After calling contacts Lofaro and Gannon obtained 3 crews to work in the village on Sunday.
“They need a lineman crew, a tree crew and a tree removal crew to get the job done,” Gannon said. “Which would have come into 18 vehicles because you have the guys that will take the tree all the way down, you have the guys that will trim around to get the wires back in place but not remove the tree and then you have the linemen who’ll have to kill the line in order to reinstall it and then charge them back up.”
The village supplemented what manpower they received with its own crews who asked the utility crews what needed to be done in order to complete as much work as possible.
Officials also faced a challenge with at situation at 555 and 632 Ingraham Lane at Whittier Avenue, where most of the Whittier area was out.
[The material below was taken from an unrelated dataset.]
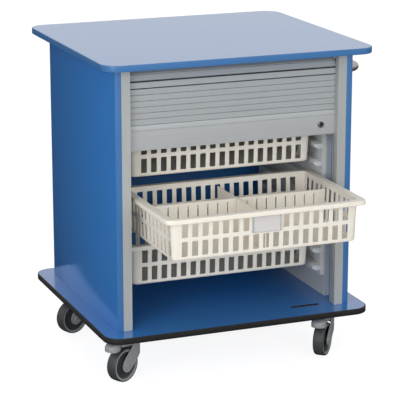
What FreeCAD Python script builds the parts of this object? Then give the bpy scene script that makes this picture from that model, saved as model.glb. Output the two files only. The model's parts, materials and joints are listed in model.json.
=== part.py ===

“We had a tree on a house and we were begging and pleading with LIPA to come help us because if we removed the tree we would have let slack on the wire and letting the slack on the wire would have dropped the telephone pole on a house,” Lofaro said. “We needed LIPA to be there to disconnect the wiring and they wound up not coming and they still have not come and we were able to work with some other individuals as well working up a rigging so that we could remove the tree, let the slack on the wire go and not have this telephone pole fall on this particular house.”
Mentioning that several of his coworkers at Chaminade, some of them village residents, have had to send their young and newborn children to upstate and out of state because of the lack of heat in the house, Mayor Petruccio said that “this type of activity is criminal activity.”
Added Barbieri: “we have all watched the news and know the horrid situation that has evolved all around us and how many fellow residents of ours in New York and New Jersey are in such a horrible, desperate place and I guess we all want to pray for them and hope that we can find a way to most expeditiously help these people, giving them warmth and food and a place where they’d be comfortable as we repair the damage.”